Gossip is a energy killer. Avoid spreading gossip or listening to gossip. Think of how you would feel if people were spreading stories about you and vow not to be part of the problem. Rather than participating in the gossip mill, discuss positive changes in the company or compliment co-worker performance.
Your promises kept makes other people look good because they can also meet their obligations. You will become known as a reliable person and people will seek you out to join special project teams. Your reputation will get you recognized for the right reasons.
Learn the difference between being an annoying know-it-all and a knowledgeable employee who willing shares advice and information with co-workers. Your teammates will treat the know-it-all as a plague carrier and the helpful employee as a lifesaver. Your boss will value your input because he knows your normally keep up on the latest changes and regulations.
Go beyond good hygiene to keeping a clean work space that is well organized. If you are off work for a day or win the lottery and quit your job tomorrow, leave comforted that a teammate can go to your office and find vital files and necessary forms quickly.
In business, times means money. Show you respect both the value of your time and that of others by meeting deadlines and showing up on time for work and meetings. Use your time wisely while at work and avoid using company time for personal projects or casual web surfing.
No one expects you to be perfect, but you should be conscientious in the completion of your duties. Realize that what you do may affect the work of others and make sure your part is correct. You should make a concerted effort to thank your fellow employees for their efforts as well, especially when their work affects yours.
Be loyal to your company and to your fellow employees. Your co-workers should learn to trust that you will act in their best interest, and you avoid backstabbing comments or insults that may get back to them. In their eyes, you should be the loyal sidekick to their superhero persona—always there to support them.

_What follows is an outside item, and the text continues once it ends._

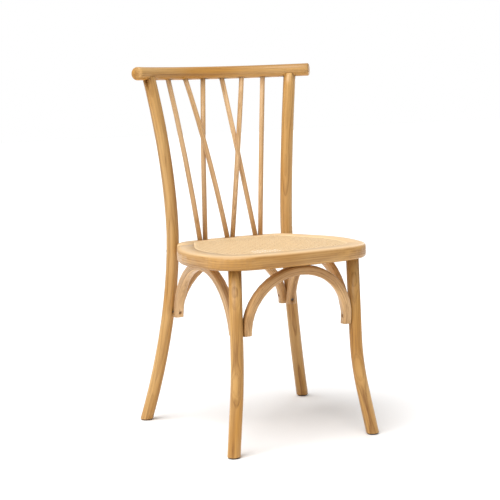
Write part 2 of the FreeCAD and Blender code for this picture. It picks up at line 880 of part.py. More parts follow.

Keep an open mind to new ideas and company changes. Be aware that cultural differences may make it difficult to understand or deal with your co-workers. Even so, your responsibility is to take a deep breath and find a common ground.
Give your co-workers a gift. Compliment them on a job well-done. The little bit of time and few words that you spend sharing a heartfelt compliment can do wonders for their morale, and they will think better of you for noticing. Don't forget the boss either.
- What Do I Do if I Feel Uncomfortable at My Job Because of a Co-Worker?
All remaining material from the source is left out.